Request: Repeat the lines below exactly as written, please, from the line with "geometry.computeVertexNormals();" to the line with "imported = [obj", both lines included, and no others.

Dataset content:
-=-=-
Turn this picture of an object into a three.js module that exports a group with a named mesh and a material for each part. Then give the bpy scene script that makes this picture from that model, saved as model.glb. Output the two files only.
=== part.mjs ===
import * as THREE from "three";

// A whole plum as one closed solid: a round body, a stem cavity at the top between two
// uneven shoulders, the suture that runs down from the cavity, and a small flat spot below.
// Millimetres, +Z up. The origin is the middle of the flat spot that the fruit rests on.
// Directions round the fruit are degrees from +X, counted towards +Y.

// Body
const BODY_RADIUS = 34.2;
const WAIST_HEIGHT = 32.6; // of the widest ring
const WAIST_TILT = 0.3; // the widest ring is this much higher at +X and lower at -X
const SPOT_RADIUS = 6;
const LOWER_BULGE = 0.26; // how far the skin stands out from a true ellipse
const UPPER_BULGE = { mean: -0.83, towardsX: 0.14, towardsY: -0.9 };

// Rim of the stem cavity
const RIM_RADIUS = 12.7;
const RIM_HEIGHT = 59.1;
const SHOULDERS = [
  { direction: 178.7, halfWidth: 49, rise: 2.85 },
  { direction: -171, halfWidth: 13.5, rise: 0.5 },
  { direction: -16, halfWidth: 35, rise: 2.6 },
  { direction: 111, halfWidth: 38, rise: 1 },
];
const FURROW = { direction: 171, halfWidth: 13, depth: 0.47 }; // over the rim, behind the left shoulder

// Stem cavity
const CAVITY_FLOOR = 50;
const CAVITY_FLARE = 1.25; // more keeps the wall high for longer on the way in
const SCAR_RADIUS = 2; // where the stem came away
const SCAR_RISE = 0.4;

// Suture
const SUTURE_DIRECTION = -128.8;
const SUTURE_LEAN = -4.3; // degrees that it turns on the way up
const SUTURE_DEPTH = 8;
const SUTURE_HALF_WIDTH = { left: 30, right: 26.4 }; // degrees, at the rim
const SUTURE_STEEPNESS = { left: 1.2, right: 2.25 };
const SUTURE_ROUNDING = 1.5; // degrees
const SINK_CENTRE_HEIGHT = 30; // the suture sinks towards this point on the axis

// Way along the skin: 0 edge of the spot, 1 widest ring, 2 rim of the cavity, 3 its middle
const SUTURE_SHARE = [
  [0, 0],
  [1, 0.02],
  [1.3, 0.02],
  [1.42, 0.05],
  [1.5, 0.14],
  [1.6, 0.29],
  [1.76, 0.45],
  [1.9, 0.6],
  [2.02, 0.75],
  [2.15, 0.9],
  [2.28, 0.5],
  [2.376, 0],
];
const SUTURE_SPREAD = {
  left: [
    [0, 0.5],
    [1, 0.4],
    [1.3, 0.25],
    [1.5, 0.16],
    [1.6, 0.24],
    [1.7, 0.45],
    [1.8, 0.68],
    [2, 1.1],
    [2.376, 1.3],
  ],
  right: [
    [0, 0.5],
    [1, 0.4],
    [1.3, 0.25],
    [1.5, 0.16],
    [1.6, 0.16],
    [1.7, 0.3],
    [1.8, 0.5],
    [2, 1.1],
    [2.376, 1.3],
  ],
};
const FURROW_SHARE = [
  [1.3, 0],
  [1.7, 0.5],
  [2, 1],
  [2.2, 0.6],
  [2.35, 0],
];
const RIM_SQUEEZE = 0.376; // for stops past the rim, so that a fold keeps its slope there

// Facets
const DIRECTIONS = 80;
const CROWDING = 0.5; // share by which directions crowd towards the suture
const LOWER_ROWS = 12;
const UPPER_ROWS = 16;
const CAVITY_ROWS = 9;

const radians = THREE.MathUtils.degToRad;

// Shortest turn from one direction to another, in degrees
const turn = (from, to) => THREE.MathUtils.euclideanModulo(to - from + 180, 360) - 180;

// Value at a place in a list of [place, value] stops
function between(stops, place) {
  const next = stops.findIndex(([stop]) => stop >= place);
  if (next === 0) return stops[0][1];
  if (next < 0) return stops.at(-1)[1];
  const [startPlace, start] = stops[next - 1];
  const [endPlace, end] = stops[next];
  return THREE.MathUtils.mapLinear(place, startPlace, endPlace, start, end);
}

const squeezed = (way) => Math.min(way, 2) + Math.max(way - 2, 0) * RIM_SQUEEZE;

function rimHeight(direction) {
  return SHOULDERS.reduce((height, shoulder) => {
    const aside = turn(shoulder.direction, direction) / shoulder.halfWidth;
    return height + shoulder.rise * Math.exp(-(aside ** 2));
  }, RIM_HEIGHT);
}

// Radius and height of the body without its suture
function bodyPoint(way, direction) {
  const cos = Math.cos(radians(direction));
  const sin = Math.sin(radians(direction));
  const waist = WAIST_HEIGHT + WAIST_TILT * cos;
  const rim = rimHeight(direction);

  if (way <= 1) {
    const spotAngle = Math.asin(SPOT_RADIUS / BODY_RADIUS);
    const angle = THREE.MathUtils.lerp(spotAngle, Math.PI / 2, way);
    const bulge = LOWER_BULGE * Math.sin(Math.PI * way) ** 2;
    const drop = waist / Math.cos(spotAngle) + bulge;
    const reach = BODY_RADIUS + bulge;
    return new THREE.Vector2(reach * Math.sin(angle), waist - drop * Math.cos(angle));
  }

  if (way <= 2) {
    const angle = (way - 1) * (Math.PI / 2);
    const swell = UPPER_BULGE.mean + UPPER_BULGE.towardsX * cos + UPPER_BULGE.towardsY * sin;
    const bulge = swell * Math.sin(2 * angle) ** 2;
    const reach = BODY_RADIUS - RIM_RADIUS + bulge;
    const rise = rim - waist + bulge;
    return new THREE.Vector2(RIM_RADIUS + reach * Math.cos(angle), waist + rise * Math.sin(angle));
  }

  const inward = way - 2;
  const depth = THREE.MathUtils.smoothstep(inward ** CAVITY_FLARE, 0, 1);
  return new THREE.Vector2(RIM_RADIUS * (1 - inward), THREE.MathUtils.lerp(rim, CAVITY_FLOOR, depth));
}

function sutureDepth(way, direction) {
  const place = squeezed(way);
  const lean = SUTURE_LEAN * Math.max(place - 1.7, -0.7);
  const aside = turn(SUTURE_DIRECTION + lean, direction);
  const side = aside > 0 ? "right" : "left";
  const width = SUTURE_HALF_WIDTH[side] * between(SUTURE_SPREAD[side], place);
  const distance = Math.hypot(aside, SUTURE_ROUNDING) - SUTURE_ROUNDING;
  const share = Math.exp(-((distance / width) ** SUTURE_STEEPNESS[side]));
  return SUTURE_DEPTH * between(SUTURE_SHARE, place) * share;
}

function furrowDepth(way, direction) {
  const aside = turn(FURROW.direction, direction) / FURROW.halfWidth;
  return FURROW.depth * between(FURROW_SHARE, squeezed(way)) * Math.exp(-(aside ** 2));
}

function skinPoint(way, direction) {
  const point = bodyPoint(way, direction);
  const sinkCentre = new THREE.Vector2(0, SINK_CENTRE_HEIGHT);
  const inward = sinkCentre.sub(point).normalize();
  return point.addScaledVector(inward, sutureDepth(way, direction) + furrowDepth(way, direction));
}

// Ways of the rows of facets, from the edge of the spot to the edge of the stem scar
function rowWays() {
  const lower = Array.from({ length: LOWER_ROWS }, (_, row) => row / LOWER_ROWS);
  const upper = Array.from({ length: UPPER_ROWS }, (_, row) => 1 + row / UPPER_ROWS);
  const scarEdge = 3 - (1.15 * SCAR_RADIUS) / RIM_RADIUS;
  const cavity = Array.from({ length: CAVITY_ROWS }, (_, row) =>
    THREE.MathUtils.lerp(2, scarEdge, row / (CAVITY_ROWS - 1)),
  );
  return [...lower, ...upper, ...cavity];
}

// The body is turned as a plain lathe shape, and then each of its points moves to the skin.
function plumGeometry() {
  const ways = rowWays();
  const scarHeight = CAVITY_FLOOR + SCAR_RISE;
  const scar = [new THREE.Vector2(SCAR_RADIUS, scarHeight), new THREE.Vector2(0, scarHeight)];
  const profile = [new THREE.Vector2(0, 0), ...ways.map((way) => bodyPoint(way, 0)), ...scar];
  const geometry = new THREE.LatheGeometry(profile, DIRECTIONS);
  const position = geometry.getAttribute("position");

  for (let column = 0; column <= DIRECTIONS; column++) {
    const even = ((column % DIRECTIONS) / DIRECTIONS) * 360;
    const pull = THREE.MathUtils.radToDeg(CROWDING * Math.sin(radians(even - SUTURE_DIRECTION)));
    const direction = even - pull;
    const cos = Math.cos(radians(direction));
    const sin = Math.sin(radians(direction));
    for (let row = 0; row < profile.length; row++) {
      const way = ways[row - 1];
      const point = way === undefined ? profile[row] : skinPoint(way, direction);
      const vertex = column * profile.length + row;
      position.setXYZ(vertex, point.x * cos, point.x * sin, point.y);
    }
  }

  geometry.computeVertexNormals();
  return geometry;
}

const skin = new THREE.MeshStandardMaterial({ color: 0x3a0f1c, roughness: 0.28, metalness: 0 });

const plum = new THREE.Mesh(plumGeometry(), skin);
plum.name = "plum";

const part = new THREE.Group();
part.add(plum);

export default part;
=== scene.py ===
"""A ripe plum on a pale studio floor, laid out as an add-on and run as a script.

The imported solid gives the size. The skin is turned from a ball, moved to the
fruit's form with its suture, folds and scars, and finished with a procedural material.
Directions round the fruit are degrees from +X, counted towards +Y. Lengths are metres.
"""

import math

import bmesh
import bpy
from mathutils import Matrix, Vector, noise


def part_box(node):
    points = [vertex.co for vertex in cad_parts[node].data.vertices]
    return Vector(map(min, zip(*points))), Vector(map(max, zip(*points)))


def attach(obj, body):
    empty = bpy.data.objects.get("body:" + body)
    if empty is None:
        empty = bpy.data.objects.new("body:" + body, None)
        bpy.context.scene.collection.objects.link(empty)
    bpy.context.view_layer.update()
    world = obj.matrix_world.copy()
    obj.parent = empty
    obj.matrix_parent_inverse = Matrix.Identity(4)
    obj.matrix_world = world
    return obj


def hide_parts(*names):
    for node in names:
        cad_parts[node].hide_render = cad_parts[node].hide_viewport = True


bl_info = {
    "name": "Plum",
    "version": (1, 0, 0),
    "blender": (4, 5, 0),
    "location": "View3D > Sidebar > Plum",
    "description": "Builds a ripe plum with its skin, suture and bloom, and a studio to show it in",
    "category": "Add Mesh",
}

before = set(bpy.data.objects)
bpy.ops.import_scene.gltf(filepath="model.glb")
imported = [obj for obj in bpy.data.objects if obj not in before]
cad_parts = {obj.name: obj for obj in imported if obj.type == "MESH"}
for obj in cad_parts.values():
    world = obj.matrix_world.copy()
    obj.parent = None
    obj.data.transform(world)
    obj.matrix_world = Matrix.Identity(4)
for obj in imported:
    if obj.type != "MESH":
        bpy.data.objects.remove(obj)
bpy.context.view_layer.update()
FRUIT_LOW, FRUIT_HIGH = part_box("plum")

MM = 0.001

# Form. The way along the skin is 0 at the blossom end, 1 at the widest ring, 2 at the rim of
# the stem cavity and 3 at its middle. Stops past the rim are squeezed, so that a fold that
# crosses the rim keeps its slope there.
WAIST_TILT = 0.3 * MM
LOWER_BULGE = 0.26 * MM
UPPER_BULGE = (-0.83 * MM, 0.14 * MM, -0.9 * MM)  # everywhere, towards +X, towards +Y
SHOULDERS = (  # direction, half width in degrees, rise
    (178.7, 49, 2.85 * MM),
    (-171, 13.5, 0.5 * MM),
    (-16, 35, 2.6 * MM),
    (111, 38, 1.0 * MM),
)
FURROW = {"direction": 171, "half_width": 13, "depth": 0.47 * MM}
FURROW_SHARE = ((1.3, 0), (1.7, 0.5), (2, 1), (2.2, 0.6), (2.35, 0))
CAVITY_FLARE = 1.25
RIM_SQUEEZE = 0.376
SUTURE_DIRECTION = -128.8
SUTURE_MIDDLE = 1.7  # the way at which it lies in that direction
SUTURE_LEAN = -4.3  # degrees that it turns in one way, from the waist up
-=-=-
Reply to the exercise:
  geometry.computeVertexNormals();
  return geometry;
}

const skin = new THREE.MeshStandardMaterial({ color: 0x3a0f1c, roughness: 0.28, metalness: 0 });

const plum = new THREE.Mesh(plumGeometry(), skin);
plum.name = "plum";

const part = new THREE.Group();
part.add(plum);

export default part;
=== scene.py ===
"""A ripe plum on a pale studio floor, laid out as an add-on and run as a script.

The imported solid gives the size. The skin is turned from a ball, moved to the
fruit's form with its suture, folds and scars, and finished with a procedural material.
Directions round the fruit are degrees from +X, counted towards +Y. Lengths are metres.
"""

import math

import bmesh
import bpy
from mathutils import Matrix, Vector, noise


def part_box(node):
    points = [vertex.co for vertex in cad_parts[node].data.vertices]
    return Vector(map(min, zip(*points))), Vector(map(max, zip(*points)))


def attach(obj, body):
    empty = bpy.data.objects.get("body:" + body)
    if empty is None:
        empty = bpy.data.objects.new("body:" + body, None)
        bpy.context.scene.collection.objects.link(empty)
    bpy.context.view_layer.update()
    world = obj.matrix_world.copy()
    obj.parent = empty
    obj.matrix_parent_inverse = Matrix.Identity(4)
    obj.matrix_world = world
    return obj


def hide_parts(*names):
    for node in names:
        cad_parts[node].hide_render = cad_parts[node].hide_viewport = True


bl_info = {
    "name": "Plum",
    "version": (1, 0, 0),
    "blender": (4, 5, 0),
    "location": "View3D > Sidebar > Plum",
    "description": "Builds a ripe plum with its skin, suture and bloom, and a studio to show it in",
    "category": "Add Mesh",
}

before = set(bpy.data.objects)
bpy.ops.import_scene.gltf(filepath="model.glb")
imported = [obj for obj in bpy.data.objects if obj not in before]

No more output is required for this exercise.